The intersection of bankruptcy and forfeiture proceedings can lead to considerable fighting over the assets that were once in the possession and control of the perpetrator. The recent filing of a motion to approve a settlement in the hard fought battle over forfeited assets in connection with the Scott Rothstein case is, therefore, welcome news.
Litigation between the bankruptcy estate of Scott Rothstein’s law firm, Rothstein Rosenfeldt Adler, and the United States government regarding forfeiture and restitution issues has been ongoing for years. Protracted litigation resulted in an Eleventh Circuit decision in U.S. v. Rothstein Rosenfeldt Adler, P.A. (In re Rothstein Rosenfeldt Adler, P.A.), 717 F.3d 1205 (11th Cir. 2013), which then led to even further litigation. The fight over the forfeited assets in Rothstein has been lengthy and extremely costly.
In a joint motion filed on July 14, 2014 (attached here), the liquidating trustee of the Rothstein law firm bankruptcy case (the “RRA Trustee”) and the government are seeking approval of a settlement that provides for a division of the property as between the government and the bankruptcy estate. As a result, a portion will be distributed to restitution victims pursuant to the government forfeiture statutes and a portion will be distributed to the creditors of the bankruptcy estate. As previously discussed in this blog, those two categories of claimants are not necessarily the same. See Who Are the Victims in the Bernard Madoff Ponzi Scheme? for a discussion on the distinction.
The new Rothstein settlement provides, among other things, the following:
1. The RRA Estate shall receive approximately $23 million in cash and assets.
2. The government shall retain about $28 million to be distributed to Qualifying Victims.
3. The RRA Trustee agrees to support entry of a final order of forfeiture which forfeits the Restitution Assets (defined in the agreement) to the Government.
4. The Remaining Assets (defined in the agreement) shall be released to the Trustee for distribution pursuant to the terms of the RRA Plan of reorganization.
5. The RRA Trustee shall also be appointed as the Restitution Receiver and shall distribute the proceeds of the Restitution Assets to the Qualifying Victims.
6. The forfeited assets from the Kim Rothstein case (Scott Rothstein’s currently imprisoned wife) and a few other related criminal cases shall be treated as Remaining Assets.

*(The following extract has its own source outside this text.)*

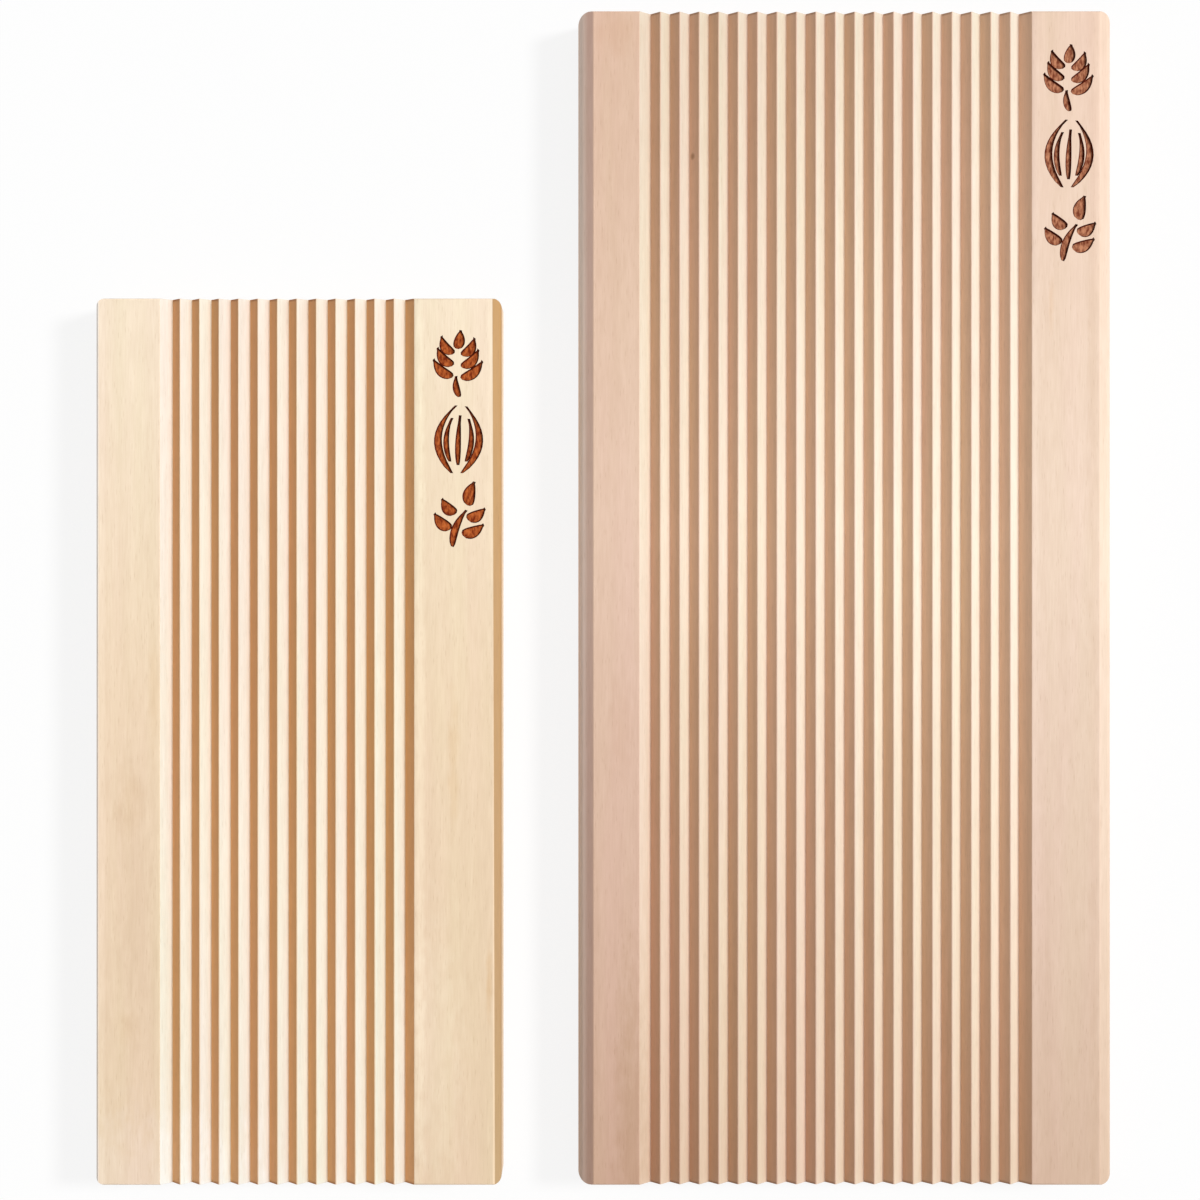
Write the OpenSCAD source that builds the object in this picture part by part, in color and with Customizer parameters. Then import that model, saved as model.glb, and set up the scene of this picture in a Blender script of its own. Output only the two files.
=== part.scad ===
// A set of two wooden gnocchi boards, a large one and a small one, lying side by side on a table.
// Each is planed from one piece of wood, with a field of V grooves along its length between two
// plain margins. Millimetres; the grain and the grooves run along Y, and the table is at Z = 0.

/* [Grooves] */
// Distance from one groove to the next, the same on both boards
groove_pitch = 4.81; // [3.5:0.01:6]
// Angle between the two walls of a groove
groove_angle = 80; // [60:1:100]
// Width of the blunt top that sanding leaves on each ridge
crest_land = 0.3; // [0.1:0.05:0.8]

/* [Large board] */
// Length along the grain
large_length = 290; // [230:1:340]
// Thickness
large_thickness = 15; // [12:0.5:20]
// Number of grooves
large_groove_count = 20; // [12:1:26]
// How far the ridge tops lie below the plain margins
large_crest_drop = 0.65; // [0.1:0.05:1.2]
// Plain margin left of the grooves, out to the side
large_left_margin = 15.1; // [10:0.1:30]
// Plain margin right of the grooves, out to the side
large_right_margin = 19.9; // [12:0.1:40]
// Width of the bevel on the left top edge, seen from above
large_left_bevel = 3.8; // [1:0.1:6]
// Width of the bevel on the right top edge, seen from above
large_right_bevel = 3.2; // [1:0.1:6]
// Radius that blends each bevel into the side below it
large_bevel_blend = 3; // [0.5:0.1:6]
// Radius of the upright corners, seen from above
large_corner_radius = 3; // [0.5:0.1:6]

/* [Small board] */
// Length along the grain
small_length = 219; // [160:1:280]
// Thickness
small_thickness = 15; // [12:0.5:20]
// Number of grooves
small_groove_count = 13; // [8:1:18]
// How far the ridge tops lie below the plain margins
small_crest_drop = 0.35; // [0.1:0.05:1.2]
// Plain margin left of the grooves, out to the side
small_left_margin = 15.8; // [8:0.1:30]
// Plain margin right of the grooves, out to the side
small_right_margin = 21.5; // [10:0.1:40]
// Width of the bevel on the left top edge, seen from above
small_left_bevel = 0.5; // [0.5:0.1:5]
// Width of the bevel on the right top edge, seen from above
small_right_bevel = 2; // [0.5:0.1:5]
// Radius that blends each bevel into the side below it
small_bevel_blend = 1.2; // [0.3:0.1:3]
// Radius of the upright corners, seen from above
small_corner_radius = 2.2; // [0.5:0.1:5]

/* [Edges] */
// Slope of the side bevels, down from the face
bevel_angle = 30; // [20:1:50]
// Size of the eased edge round the underside
foot_ease = 1; // [0.3:0.1:2]
// Size of the eased top edge at each end
end_ease = 0.3; // [0.1:0.05:0.8]

/* [Layout] */
// Gap between the two boards as they lie
board_gap = 19; // [5:1:80]

/* [Hidden] */
$fn = 96;

// How far a cut is carried past the face that it opens through.
cut_clearance = 1;
// How far the two halves of a cross-section run into each other.
half_overlap = 1;
// The most of a bevel's slope that the blend below it may use up.
blend_share = 0.9;

// A groove wall's width seen from above, from the ridge's blunt top to the root.
wall_run = (groove_pitch - crest_land) / 2;
wall_slope = 1 / tan(groove_angle / 2);

// The same width for the outermost walls, which climb past the ridge tops to a plain margin.
function shoulder_run(crest_drop) = wall_run + crest_drop / wall_slope;

// Width of a field of grooves, from one margin to the other.
function field_width(groove_count, crest_drop) =
    (groove_count - 1) * groove_pitch + 2 * shoulder_run(crest_drop);

large_width = large_left_margin + field_width(large_groove_count, large_crest_drop)
    + large_right_margin;
small_width = small_left_margin + field_width(small_groove_count, small_crest_drop)
    + small_right_margin;

// The set is centred on X = 0 and on the large board's middle, and the lower ends lie on one line.
set_width = small_width + board_gap + large_width;
small_x = -set_width / 2;
large_x = small_x + small_width + board_gap;
lower_end = -large_length / 2;

// One pass of the V cutter, with its tip at the root and its sides carried above the face.
module v_cut(crest_drop) {
    root_depth = shoulder_run(crest_drop) * wall_slope;
    half_width = shoulder_run(crest_drop) + cut_clearance / wall_slope;
    polygon([[0, -root_depth], [half_width, cut_clearance], [-half_width, cut_clearance]]);
}

// How far a bevel comes down the side.
function bevel_drop(bevel) = bevel * tan(bevel_angle);

// Half the angle that the surface turns through from a bevel to the side.
half_turn = (90 - bevel_angle) / 2;

// Radius of the blend below a bevel, cut down where the bevel is too narrow for the one asked for.
function blend_radius(bevel, blend) =
    min(blend, blend_share * bevel / cos(bevel_angle) / tan(half_turn));

// The left half of a board's cross-section without grooves: an eased foot, and a bevel whose lower
// edge blends into the side.
module half_blank(width, thickness, bevel, blend) {
    r = blend_radius(bevel, blend);
    run = r * tan(half_turn);
    meeting = thickness - bevel_drop(bevel);
    middle = width / 2 + half_overlap;
    polygon([
        [foot_ease, 0],
        [middle, 0],
        [middle, thickness],
        [bevel, thickness],
        [run * cos(bevel_angle), meeting + run * sin(bevel_angle)],
        [0, meeting - run],
        [0, foot_ease]
    ]);
    translate([r, meeting - run])
        circle(r);
}

// The whole cross-section without grooves.
module blank(width, thickness, left_bevel, right_bevel, blend) {
    half_blank(width, thickness, left_bevel, blend);
    translate([width, 0])
        mirror([1, 0])
            half_blank(width, thickness, right_bevel, blend);
}

// The blank with its V cuts, and the ridges sanded down to one level.
module section(width, thickness, groove_count, crest_drop, left_margin,
               left_bevel, right_bevel, blend) {
    first_root = left_margin + shoulder_run(crest_drop);
    root_span = (groove_count - 1) * groove_pitch;
    difference() {
        blank(width, thickness, left_bevel, right_bevel, blend);
        for (i = [0 : groove_count - 1])
            translate([first_root + i * groove_pitch, thickness])
                v_cut(crest_drop);
        translate([first_root, thickness - crest_drop])
            square([root_span, crest_drop + cut_clearance]);
    }
}

// Outline seen from above, with round corners.
module plan(width, length, r) {
    translate([r, 0])
        square([width - 2 * r, length]);
    translate([0, r])
        square([width, length - 2 * r]);
    for (x = [r, width - r], y = [r, length - r])
        translate([x, y])
            circle(r);
}

// Outline seen from the side, with the end edges eased above and below.
module profile(length, thickness) {
    polygon([
        [foot_ease, 0],
        [length - foot_ease, 0],
        [length, foot_ease],
        [length, thickness - end_ease],
        [length - end_ease, thickness],
        [end_ease, thickness],
        [0, thickness - end_ease],
        [0, foot_ease]
    ]);
}

// A whole board, with its lower left corner at the origin: the solid that all three outlines share.
module board(width, length, thickness, groove_count, crest_drop, left_margin,
             left_bevel, right_bevel, blend, corner_radius) {
    intersection() {
        translate([0, length, 0])
            rotate([90, 0, 0])
                linear_extrude(length)
                    section(width, thickness, groove_count, crest_drop, left_margin,
                            left_bevel, right_bevel, blend);
        linear_extrude(thickness)
            plan(width, length, corner_radius);
        rotate([90, 0, 90])
            linear_extrude(width)
                profile(length, thickness);
    }
}

module large_board() {
    color([0.87, 0.72, 0.60])
        translate([large_x, lower_end, 0])
            board(large_width, large_length, large_thickness, large_groove_count,
                  large_crest_drop, large_left_margin, large_left_bevel, large_right_bevel,
                  large_bevel_blend, large_corner_radius);
}

module small_board() {
    color([0.92, 0.81, 0.65])
        translate([small_x, lower_end, 0])
            board(small_width, small_length, small_thickness, small_groove_count,
                  small_crest_drop, small_left_margin, small_left_bevel, small_right_bevel,
                  small_bevel_blend, small_corner_radius);
}

large_board();
small_board();
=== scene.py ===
import math
from types import SimpleNamespace

import bmesh
import bpy
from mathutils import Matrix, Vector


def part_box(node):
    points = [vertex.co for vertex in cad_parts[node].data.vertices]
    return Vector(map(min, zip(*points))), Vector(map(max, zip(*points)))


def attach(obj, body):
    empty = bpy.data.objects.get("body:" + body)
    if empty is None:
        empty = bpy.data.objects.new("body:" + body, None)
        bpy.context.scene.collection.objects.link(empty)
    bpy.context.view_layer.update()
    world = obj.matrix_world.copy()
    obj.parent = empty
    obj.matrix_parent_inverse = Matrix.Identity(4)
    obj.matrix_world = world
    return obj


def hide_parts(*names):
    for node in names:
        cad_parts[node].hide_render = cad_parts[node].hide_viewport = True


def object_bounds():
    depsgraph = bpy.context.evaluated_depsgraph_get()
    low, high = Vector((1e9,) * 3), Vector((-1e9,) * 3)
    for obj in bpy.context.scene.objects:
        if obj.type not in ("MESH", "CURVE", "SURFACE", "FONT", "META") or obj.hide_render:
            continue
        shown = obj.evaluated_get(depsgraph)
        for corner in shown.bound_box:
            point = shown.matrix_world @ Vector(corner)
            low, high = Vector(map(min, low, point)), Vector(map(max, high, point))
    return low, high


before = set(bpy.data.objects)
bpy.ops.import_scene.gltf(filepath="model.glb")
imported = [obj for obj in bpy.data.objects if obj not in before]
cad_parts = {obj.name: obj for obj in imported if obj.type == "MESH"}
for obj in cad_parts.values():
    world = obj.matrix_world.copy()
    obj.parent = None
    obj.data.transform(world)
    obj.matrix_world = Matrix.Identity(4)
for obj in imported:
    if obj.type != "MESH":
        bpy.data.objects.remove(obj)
CAD_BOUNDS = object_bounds()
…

In addition to the economic division, an interesting piece of this settlement is the manner in which the parties propose to distribute the forfeited assets. They have agreed to allow the same individual who is the RRA Trustee to serve as the Restitution Receiver. The justification, which seems to be a good one, is:
The Settlement Agreement contemplates that slightly more than $28,000,000 of assets will be finally forfeited and disbursed/restored to Qualifying Victims. In order to ensure that the distribution of these funds to Qualifying Victims and RRA creditors is maximized, the Settlement Agreement contemplates Goldberg being appointed as the Restitution Receiver. The benefit of Goldberg filling that role is that he and his professionals are already aware of and familiar with the collateral source recovery provisions in the RRA Plan. Moreover, as a result of the collateral source reporting that was required by the RRA Plan, Goldberg and his professionals are in the best position to apply, in consultation with the Government and under the District Court’s supervision, the provisions of 18 U.S.C. § 3664(j). Indeed, having a single person responsible for harmonizing distributions from both the RRA Trust and the Rothstein Criminal Case is the most efficient and effective method to ensure that no person receives an amount exceeding their losses.